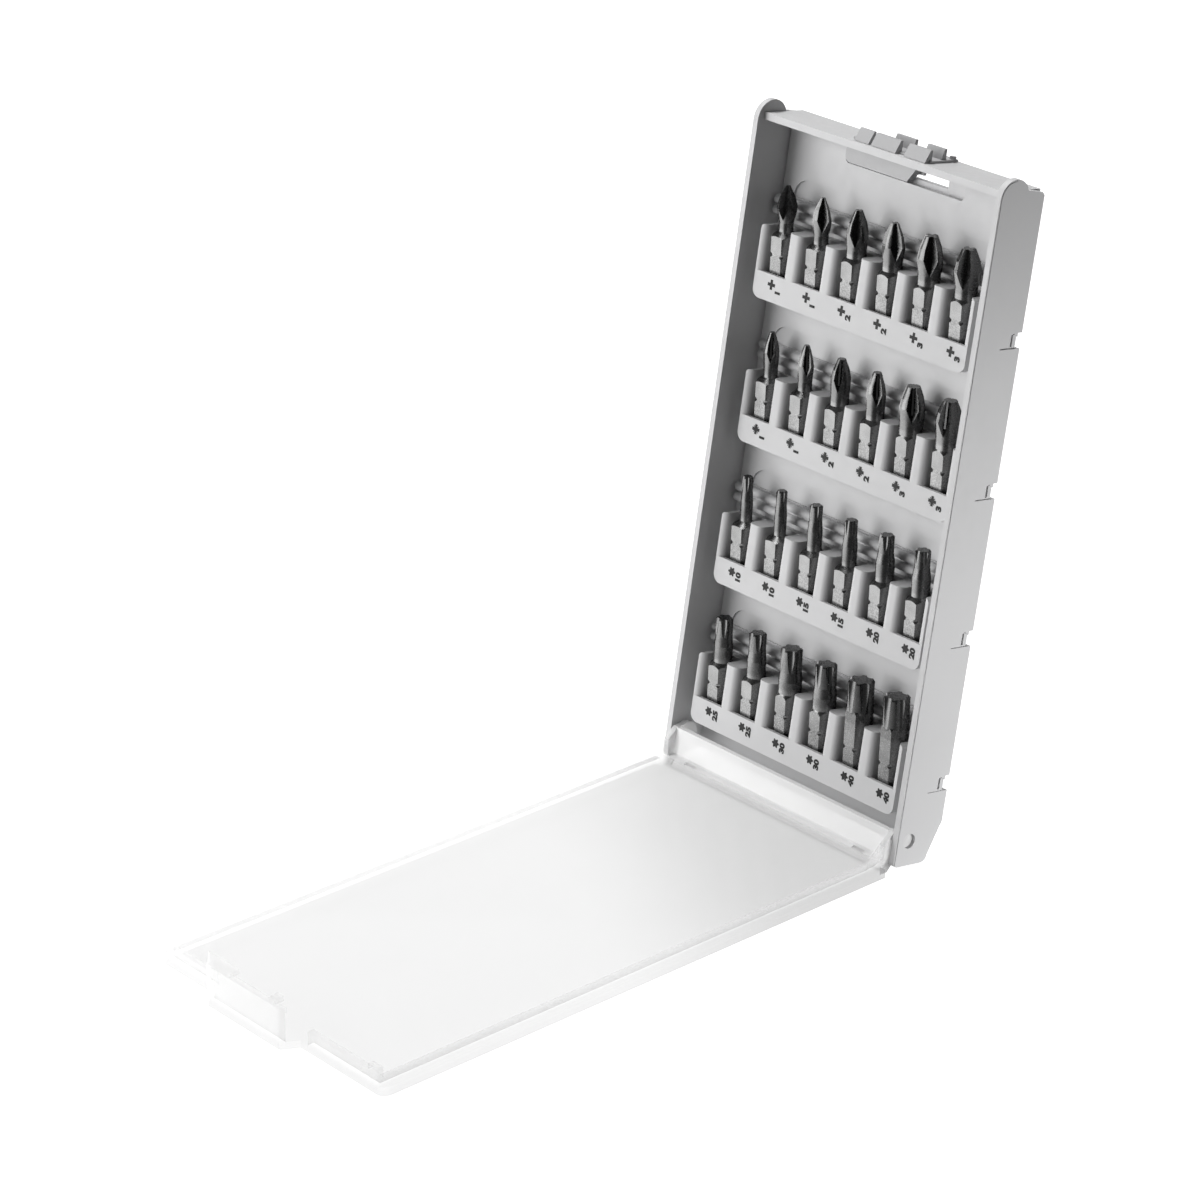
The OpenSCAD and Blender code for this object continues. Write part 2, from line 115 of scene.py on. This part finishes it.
table_material, table_tree, table_shader = new_material("table_sheet")
set_sockets(table_shader, {"Base Color": (0.4, 0.4, 0.4, 1), "Roughness": 0.9, "Specular IOR Level": 0.0,
                           "Emission Color": (1, 1, 1, 1), "Emission Strength": 0.9})
table_place = add_node(table_tree, "ShaderNodeTexCoord")
table_axes = add_node(table_tree, "ShaderNodeSeparateXYZ")
# Painted bounce light: the glow that other rays see falls from the left to the right of the table, and is
# raised for glossy rays as painted reflection.
table_fall = add_node(table_tree, "ShaderNodeMapRange", interpolation_type="SMOOTHSTEP",
                      values={"From Min": -0.08, "From Max": 0.1, "To Min": 1.35, "To Max": 0.06})
table_painted_bounce = add_node(table_tree, "ShaderNodeEmission")
table_ray = add_node(table_tree, "ShaderNodeLightPath")
table_mix = add_node(table_tree, "ShaderNodeMixShader")
table_sheen = add_node(table_tree, "ShaderNodeMath", {1: 1.7, 2: 1.0}, operation="MULTIPLY_ADD")
table_sent = add_node(table_tree, "ShaderNodeMath", operation="MULTIPLY")
join(table_tree,
     (table_place.outputs["Object"], table_axes.inputs[0]),
     (table_axes.outputs["X"], table_fall.inputs["Value"]),
     (table_ray.outputs["Is Glossy Ray"], table_sheen.inputs[0]),
     (table_sheen.outputs[0], table_sent.inputs[0]),
     (table_fall.outputs["Result"], table_sent.inputs[1]),
     (table_sent.outputs[0], table_painted_bounce.inputs["Strength"]),
     (table_ray.outputs["Is Camera Ray"], table_mix.inputs["Fac"]),
     (table_painted_bounce.outputs["Emission"], table_mix.inputs[1]),
     (table_shader.outputs["BSDF"], table_mix.inputs[2]),
     (table_mix.outputs["Shader"], table_tree.nodes["Material Output"].inputs["Surface"]))
table_corners = [(-table_reach, -table_reach, 0), (table_reach, -table_reach, 0),
                 (table_reach, table_reach, 0), (-table_reach, table_reach, 0)]
table_mesh = bpy.data.meshes.new("table_sheet")
table_mesh.from_pydata(table_corners, [], [(0, 1, 2, 3)])
table_mesh.materials.append(table_material)
table_sheet = bpy.data.objects.new("table_sheet", table_mesh)
table_sheet.location.z = -table_drop
bpy.context.collection.objects.link(table_sheet)

# ---- case frame ------------------------------------------------------------------
# Two side walls, the top wall and the rear bars are one moulding of light grey
# impact plastic with a fine spark-eroded grain. Its edges are barely rounded.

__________

Exercise description ▸
All of the lines above must be returned exactly.

Solution for this problem ▸
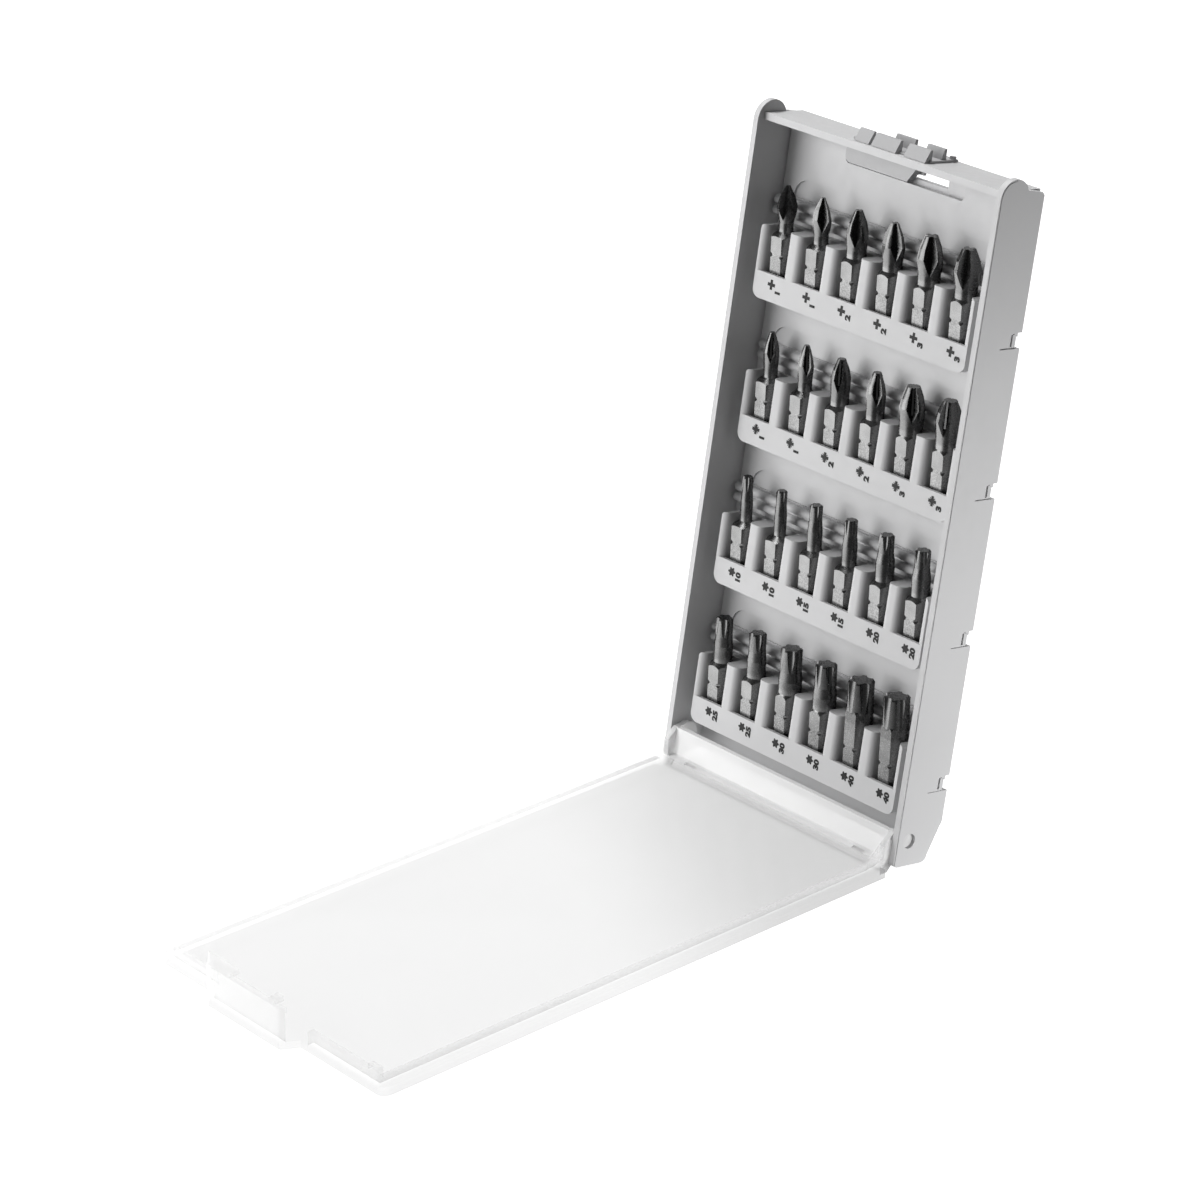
The OpenSCAD and Blender code for this object continues. Write part 2, from line 115 of scene.py on. This part finishes it.
table_material, table_tree, table_shader = new_material("table_sheet")
set_sockets(table_shader, {"Base Color": (0.4, 0.4, 0.4, 1), "Roughness": 0.9, "Specular IOR Level": 0.0,
                           "Emission Color": (1, 1, 1, 1), "Emission Strength": 0.9})
table_place = add_node(table_tree, "ShaderNodeTexCoord")
table_axes = add_node(table_tree, "ShaderNodeSeparateXYZ")
# Painted bounce light: the glow that other rays see falls from the left to the right of the table, and is
# raised for glossy rays as painted reflection.
table_fall = add_node(table_tree, "ShaderNodeMapRange", interpolation_type="SMOOTHSTEP",
                      values={"From Min": -0.08, "From Max": 0.1, "To Min": 1.35, "To Max": 0.06})
table_painted_bounce = add_node(table_tree, "ShaderNodeEmission")
table_ray = add_node(table_tree, "ShaderNodeLightPath")
table_mix = add_node(table_tree, "ShaderNodeMixShader")
table_sheen = add_node(table_tree, "ShaderNodeMath", {1: 1.7, 2: 1.0}, operation="MULTIPLY_ADD")
table_sent = add_node(table_tree, "ShaderNodeMath", operation="MULTIPLY")
join(table_tree,
     (table_place.outputs["Object"], table_axes.inputs[0]),
     (table_axes.outputs["X"], table_fall.inputs["Value"]),
     (table_ray.outputs["Is Glossy Ray"], table_sheen.inputs[0]),
     (table_sheen.outputs[0], table_sent.inputs[0]),
     (table_fall.outputs["Result"], table_sent.inputs[1]),
     (table_sent.outputs[0], table_painted_bounce.inputs["Strength"]),
     (table_ray.outputs["Is Camera Ray"], table_mix.inputs["Fac"]),
     (table_painted_bounce.outputs["Emission"], table_mix.inputs[1]),
     (table_shader.outputs["BSDF"], table_mix.inputs[2]),
     (table_mix.outputs["Shader"], table_tree.nodes["Material Output"].inputs["Surface"]))
table_corners = [(-table_reach, -table_reach, 0), (table_reach, -table_reach, 0),
                 (table_reach, table_reach, 0), (-table_reach, table_reach, 0)]
table_mesh = bpy.data.meshes.new("table_sheet")
table_mesh.from_pydata(table_corners, [], [(0, 1, 2, 3)])
table_mesh.materials.append(table_material)
table_sheet = bpy.data.objects.new("table_sheet", table_mesh)
table_sheet.location.z = -table_drop
bpy.context.collection.objects.link(table_sheet)

# ---- case frame ------------------------------------------------------------------
# Two side walls, the top wall and the rear bars are one moulding of light grey
# impact plastic with a fine spark-eroded grain. Its edges are barely rounded.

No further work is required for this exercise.